Orientierung, Zugehörigkeit und Mut

Heute zeigt sich die gleiche Problematik in moderner Form bei Slogans. Sie klingen oft eingängig, aber nicht immer wird das Versprechen dahinter auch eingelöst. Ein Beispiel, das es mir kürzlich auf LinkedIn in die Timeline spülte, brachte mich zum Schmunzeln und Nachdenken: Ein Paketzusteller wirbt mit dem Slogan "Parcels to people" – ein Versprechen von Nähe und persönlichem Service. In der Realität landen Pakete jedoch häufig nicht "bei den Menschen", sondern in Pick-up-Stationen. Ein Nutzer kommentierte süffisant, man solle den Slogan ehrlicherweise in "Parcels to Pick-up" ändern. So humorvoll das formuliert war, so ernst ist der Kern: Wenn ein Slogan nicht durch die Realität gedeckt ist, entsteht eine gefährliche Diskrepanz zwischen Markenversprechen und Kundenerlebnis. Das Resultat ist Vertrauensverlust – und genau dieser Bruch macht Schlagworte hohl.

Politische Slogans sind von ähnlicher Natur. Das zuvor schon erwähnte "Make America Great Again" oder auch nationale Varianten wie "Make Austria Great Again" sprechen ein Bedürfnis nach Stärke und Zugehörigkeit an. Aber schaut man genauer hin, bleiben mehr Fragen als Antworten: Wer definiert, was "great" bedeutet? Wer profitiert davon? Solange ein Slogan keine klare, gelebte Substanz hat, bleibt er eine Parole – wirkungsvoll in der Ansprache, aber folgenlos in der Realität.
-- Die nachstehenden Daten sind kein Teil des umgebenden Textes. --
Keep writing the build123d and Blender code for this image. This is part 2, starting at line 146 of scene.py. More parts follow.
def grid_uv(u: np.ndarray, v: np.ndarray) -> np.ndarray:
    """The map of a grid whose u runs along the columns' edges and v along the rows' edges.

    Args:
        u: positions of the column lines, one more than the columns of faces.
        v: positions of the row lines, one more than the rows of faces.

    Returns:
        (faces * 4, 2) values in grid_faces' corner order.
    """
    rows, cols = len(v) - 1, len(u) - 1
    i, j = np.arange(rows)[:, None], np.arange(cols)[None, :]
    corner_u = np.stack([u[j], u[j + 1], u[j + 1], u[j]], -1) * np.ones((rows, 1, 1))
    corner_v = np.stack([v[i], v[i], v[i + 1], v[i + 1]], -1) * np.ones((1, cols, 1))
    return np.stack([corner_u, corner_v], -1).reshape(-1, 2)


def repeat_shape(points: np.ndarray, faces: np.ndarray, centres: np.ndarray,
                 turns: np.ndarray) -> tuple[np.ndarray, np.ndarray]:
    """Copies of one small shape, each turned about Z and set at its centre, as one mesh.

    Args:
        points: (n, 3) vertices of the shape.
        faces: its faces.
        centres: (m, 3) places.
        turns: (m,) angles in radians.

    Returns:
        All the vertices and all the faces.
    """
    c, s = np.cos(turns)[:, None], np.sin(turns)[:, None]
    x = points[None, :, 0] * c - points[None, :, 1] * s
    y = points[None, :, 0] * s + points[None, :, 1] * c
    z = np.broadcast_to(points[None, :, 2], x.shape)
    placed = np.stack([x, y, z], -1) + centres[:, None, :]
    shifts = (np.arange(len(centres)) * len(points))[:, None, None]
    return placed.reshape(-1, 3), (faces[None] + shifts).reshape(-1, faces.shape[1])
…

Damit will ich aber keineswegs zum Ausdruck bringen, dass Wahlsprüche, Mottos oder Slogans überflüssig wären – im Gegenteil! Sie können Orientierung stiften, Zugehörigkeit erzeugen und Mut machen. Aber sie sind nur so stark, wie die Inhalte, die sie tragen. Ein Wahlspruch wie "Furchtlos und treu" verpflichtet zu Loyalität und Mut – nicht auf dem Papier, sondern im Handeln.

"...lasst mich auch endlich Taten sehn"

In Goethes Faust finden sich zwei Textstellen, die beschreiben, wie es sich zwischen Worten und Taten in der Realität oftmals verhält "Die Botschaft hör ich wohl, allein mir fehlt der Glaube", und wie es sich verhalten sollte: "Der Worte sind genug gewechselt, lasst mich auch endlich Taten sehn". Wie zuvor schon angeschnitten sind es genau die Worte, die man den politisch Verantwortlichen nach jeder Wahl ins sprichwörtliche Stammbuch schreiben möchte.

So versuchen auch wir als Unternehmen, die im Alltag verwendeten Slogans mit Leben und Werten zu füllen, die wir in Entscheidungen und Handlungen sichtbar machen. Denn am Ende geben nicht die Worte unserem Handeln Bedeutung, sondern unser Handeln den Worten.